Alan Powell Goffe (9 July 1920 – 13 August 1966) was a British pathologist whose research contributed to the development and improvement of vaccines, most notably the polio and measles vaccines. He was a Fellow of the Royal Microscopical Society, a Fellow of the Royal Society of Medicine and a member of the Pathological Society of Great Britain and Ireland. At the time of his death, he was the head of the Department of Experimental Cytology at the Wellcome Research Laboratories.

== Education ==
Goffe was born in 1920 to a Jamaican father and an English mother, both of whom were practicing physicians. After attending Epsom College in Surrey, England, Goffe graduated in 1944 from University College Hospital with a medical degree.

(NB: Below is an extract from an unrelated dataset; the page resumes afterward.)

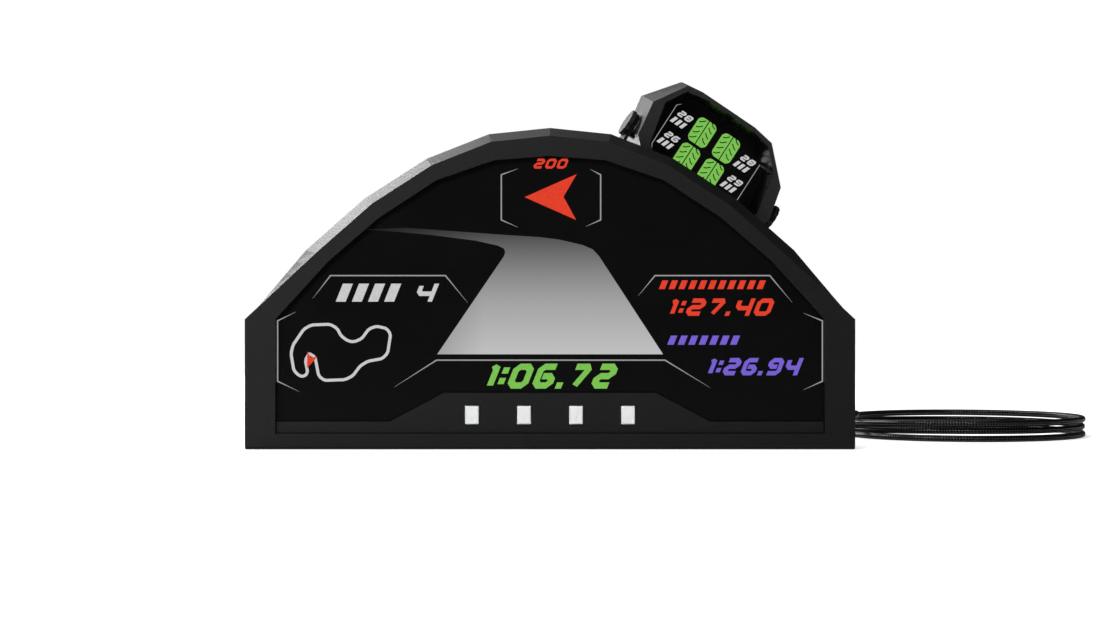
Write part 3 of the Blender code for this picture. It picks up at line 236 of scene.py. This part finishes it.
feed(tree, shader, Base_Color=colour.outputs[2], Roughness=rough.outputs[0], Specular_IOR_Level=gloss.outputs[0],
     Normal=bump.outputs[0])

cord = tube("braided_lead", cord_line, CORD_R)
cord.data.materials.append(braid)
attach(cord, "housing")
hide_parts("cable_lead", "cable_coil", "cable_tail")


# --- Housing: bezel, can, cover and gland, injection-moulded in black ABS from tools with a
# --- spark-eroded grain, so that faces seen square on are near black and faces that catch the
# --- light at a low angle turn pale and grainy.
GRAIN = 0.8 * MM  # about twice the real grain, so that it shows
MOTTLE = 30 * MM


def dress(made, *names):
    """Give a material to solids that keep their own shape."""
    for name in names:
        for slot in frame["nodes"][name].material_slots:
            slot.material = made


abs_black, tree, shader = material("moulded_black_abs", IOR=1.5, Specular_IOR_Level=0.22)
place = node(tree, "ShaderNodeTexCoord")
grain = node(tree, "ShaderNodeTexNoise",
             {"Vector": place.outputs["Object"], "Scale": 1 / GRAIN, "Detail": 3.0})
mottle = node(tree, "ShaderNodeTexNoise",
              {"Vector": place.outputs["Object"], "Scale": 1 / MOTTLE, "Detail": 2.0})
colour = node(tree, "ShaderNodeMix", {0: mottle.outputs[0], 6: linear("#090909"), 7: linear("#0d0d0e")},
              data_type="RGBA")
rough = node(tree, "ShaderNodeMapRange", {0: grain.outputs[0], 1: 0.3, 2: 0.7, 3: 0.44, 4: 0.54})
bump = node(tree, "ShaderNodeBump", {"Height": grain.outputs[0], "Strength": 0.14, "Distance": 0.1 * MM})
feed(tree, shader, Base_Color=colour.outputs[2], Roughness=rough.outputs[0], Normal=bump.outputs[0])
dress(abs_black, "front_bezel", "rear_housing", "rear_cover", "gland_body", "gland_nut", "display_carrier")


# --- Screen: a sheet of hardened glass, printed black behind, over the display module. Its coat
# --- gives back a quarter of a percent of the light, which an index of 1.1 stands for, so that it
# --- is an even black with a faint cloudy sheen.
HAZE = 25 * MM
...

Goffe then specialised in pathology, first as a Pathological Assistant at the London Hospital and then at the Central Public Health Laboratory, taking some time out from the latter to complete a Diploma in Bacteriology at the London School of Hygiene & Tropical Medicine.

== Career ==
During his two years serving as a Specialist in Pathology in the Royal Army Medical Corps, some of which was spent in Egypt, he turned his focus to intestinal pathogens such as typhoid.

Once his national service had been completed, Goffe returned to the Central Public Health Laboratory, where he studied the poliomyelitis virus and helped to introduce cutting-edge techniques developed by Enders in the US to the UK. He set up a tissue-culture laboratory, worked on preparing inactivated versions of the virus; and was a member of a Medical Research Council (United Kingdom) committee aiming to bring learning from the US to develop a vaccine in Britain.

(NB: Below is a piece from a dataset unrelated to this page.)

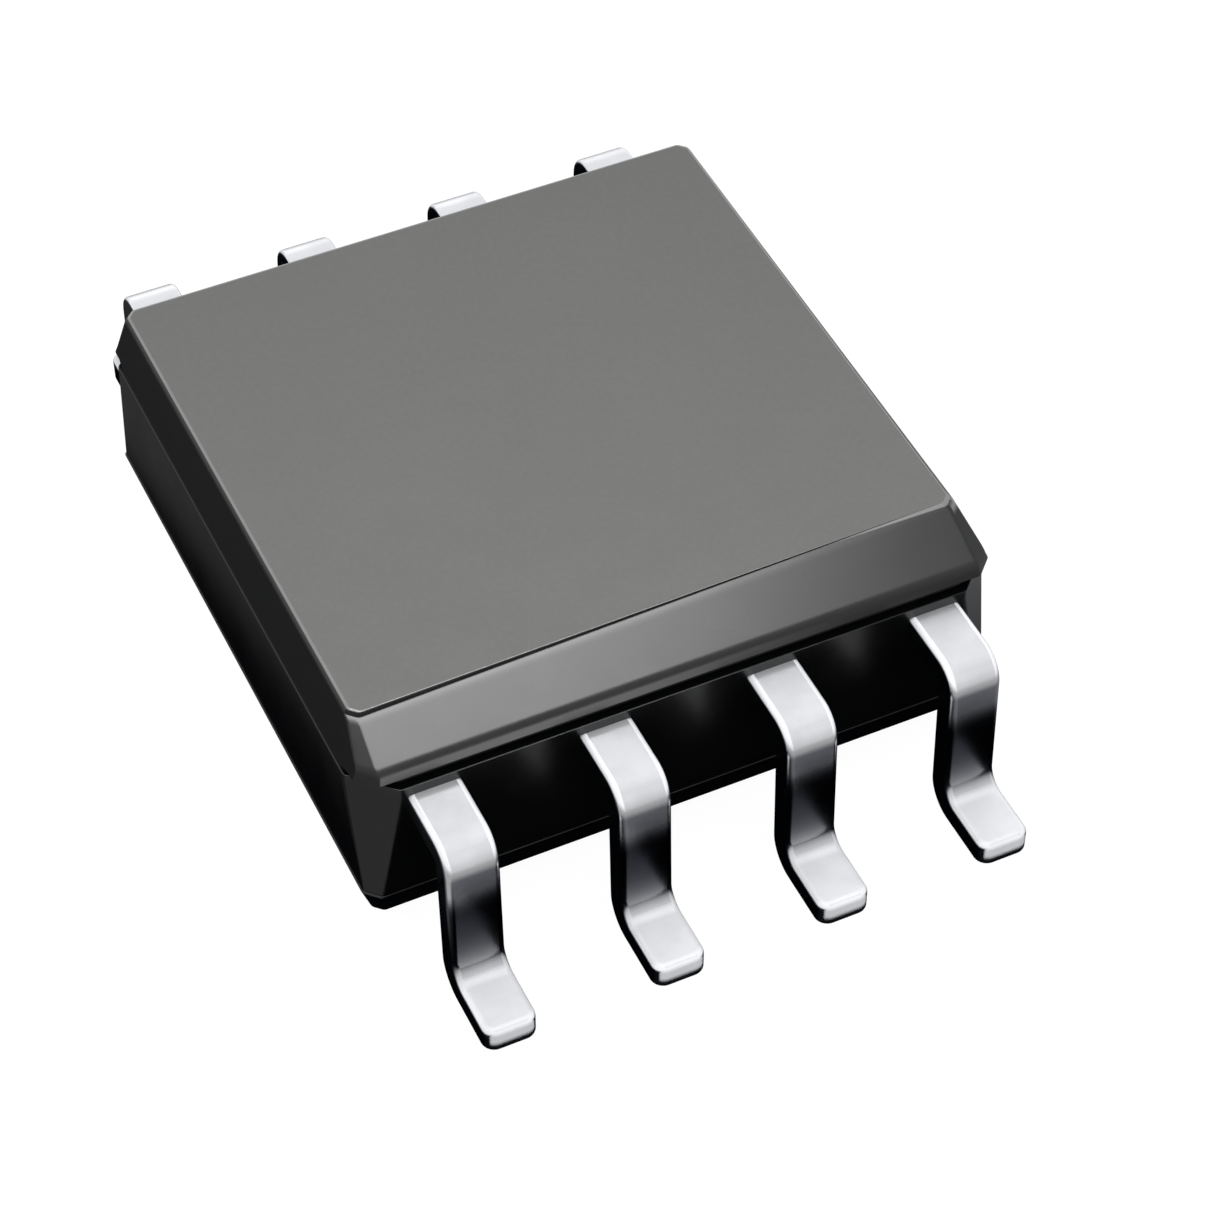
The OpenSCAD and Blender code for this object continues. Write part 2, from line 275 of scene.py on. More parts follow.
@dataclass(frozen=True)
class MouldCompound(Finish):
    """Black epoxy compound: matt on top, satin on the bevelled side and glossy elsewhere; the satin and
    glossy colours are painted shade, far darker than the top, and the edges and the bead carry painted
    highlights.
    """

    name: str = "mould_compound_matt_and_glossy"
    slot: Slot = Slot.MOULD
    # The satin and glossy colours are painted shade: the bevel and walls of the same compound are coloured
    # far darker than the matt top; only their lower roughness is real.
    matt: Colour = tint(0.168, 0.168, 0.160)
    satin: Colour = tint(0.007, 0.007, 0.0068)
    glossy: Colour = tint(0.0025, 0.0028, 0.003)
    # Painted highlight along the top's rounded end edges and the bevel's crest.
    painted_edge_highlight: Colour = tint(0.30, 0.30, 0.29)
    # Painted highlight line on the bead at the top of the chamfer round the underside.
    painted_bead_highlight: Colour = tint(0.09, 0.09, 0.095)
    matt_roughness: float = 0.85
    satin_roughness: float = 0.29
    glossy_roughness: float = 0.24
    ledge_polish: float = 0.17
    handling: Band = Band(-0.02, 0.02)
    top_height: Band = mm_band(1.80, 1.83)
    satin_height: Band = mm_band(1.500, 1.515)
    edge_highlight_height: Band = mm_band(1.838, 1.842)
    bead_height: Band = mm_band(0.50, 0.55)
    level_slope: Band = Band(0.985, 0.9985)
    front_slope: Band = Band(0.25, 0.40)
    painted_edge_slope: Band = Band(0.45, 0.75)
    side_slope: Band = Band(0.25, 0.45)
    bead_slope: Band = Band(0.3, 0.6)
    blotch_mm: float = 1.3
    blotch_detail: float = 3.0
    blotch_shade: Band = Band(0.98, 1.01)
    grain_mm: float = 0.045
    grain_detail: float = 4.0
    grain_from: Band = Band(0.3, 0.75)
    grain_shade: Band = Band(0.97, 1.03)
    grain_depth_mm: float = 0.0025
    grain_relief: Band = Band(0.08, 1.0)
    bump_strength: float = 0.6
    specular: float = 0.5

    def shader(self, sketch: NodeSketch) -> Socket:
        """Wires up the compound.

        Args:
            sketch: Sketch of the material's tree.

        Returns:
            The shader's socket.
        """
        place = sketch.object_place()
        height = sketch.dot(place, UP)
        normal = sketch.normal()
        upward = sketch.dot(normal, UP)
        level = sketch.ramp(upward, self.level_slope)
        on_top = sketch.ramp(height, self.top_height)
        matt = sketch.times(level, on_top)
        # Painted shade: the bevel and all faces that are not level on top take the far darker satin and
        # glossy colours.
        forward = sketch.ramp(sketch.dot(normal, FRONT), self.front_slope)
        satin = sketch.times(forward, sketch.ramp(height, self.satin_height))
        # Painted highlight on the top's rounded end edges and on the bevel's crest.
        sideways = sketch.math("ABSOLUTE", sketch.dot(normal, ALONG))
        at_ends = sketch.times(on_top, sketch.ramp(sideways, self.side_slope))
        crest = sketch.larger(at_ends, sketch.ramp(height, self.edge_highlight_height))
        edge = sketch.times(sketch.ramp(upward, self.painted_edge_slope), crest)
        smooth_part = sketch.blend(edge, sketch.blend(satin, self.glossy, self.satin), self.painted_edge_highlight)
        # Painted highlight line on the bead low on the walls.
        low = sketch.ramp(height, self.bead_height, FALLING)
        bead = sketch.times(low, sketch.ramp(upward, self.bead_slope))
        plain = sketch.blend(bead, sketch.blend(matt, smooth_part, self.matt), self.painted_bead_highlight)
        blotches = sketch.noise(place, self.blotch_mm, self.blotch_detail)
        grain = sketch.noise(place, self.grain_mm, self.grain_detail)
        speckle = sketch.ramp(grain, self.grain_from, self.grain_shade)
        shade = sketch.times(sketch.ramp(blotches, CLOUDS, self.blotch_shade), speckle)
        colour = sketch.add("ShaderNodeVectorMath", {"operation": "SCALE"}, i0=plain, Scale=shade).outputs[0]
        smooth = sketch.ramp(satin, RISING, Band(self.glossy_roughness, self.satin_roughness))
        handled = sketch.noise(place, self.blotch_mm / 4, self.grain_detail)
        ledge = sketch.times(sketch.minus(level, matt), self.ledge_polish)
        rough = sketch.times(matt, sketch.minus(self.matt_roughness, smooth))
        roughness = sketch.math("ADD", smooth, sketch.minus(rough, ledge))
        relief = sketch.times(grain, sketch.ramp(matt, RISING, self.grain_relief))
        return sketch.principled(
            Base_Color=colour,
            Roughness=sketch.math("ADD", roughness, sketch.ramp(handled, CLOUDS, self.handling)),
            Normal=sketch.bump(self.bump_strength, self.grain_depth_mm, relief),
            Specular_IOR_Level=self.specular,
        )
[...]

In 1955, Goffe moved to the Wellcome Research Laboratories in Kent, where he worked as the Chief Medical Virologist. During his time at Wellcome, he made important contributions not only to poliomyelitis vaccines, but also led the development of an attenuated measles strain known as the "Beckenham" (also sometimes known as the "Goffe") strain. Goffe was involved in numerous clinical trials to test vaccines, publicly testing them on himself and his family to demonstrate his confidence in their safety. His interest in how some viruses could cause tumours led him to study the SV40 virus and the human wart virus, human papillomavirus.

Two years before his death, he was given the task of setting up a new Department of Experimental Cytology, unusual in that it was the first department dedicated to fundamental research at the Wellcome Laboratories.

== Personal life ==
Goffe and his wife Elisabeth, who was a teacher, married in 1943 and had five children. Their son, Hugh died from bone cancer aged 15, after which they set up the Hugh Goffe Foundation in his memory. At the age of 46, Goffe was drowned in an accident whilst sailing near the Isle of Wight.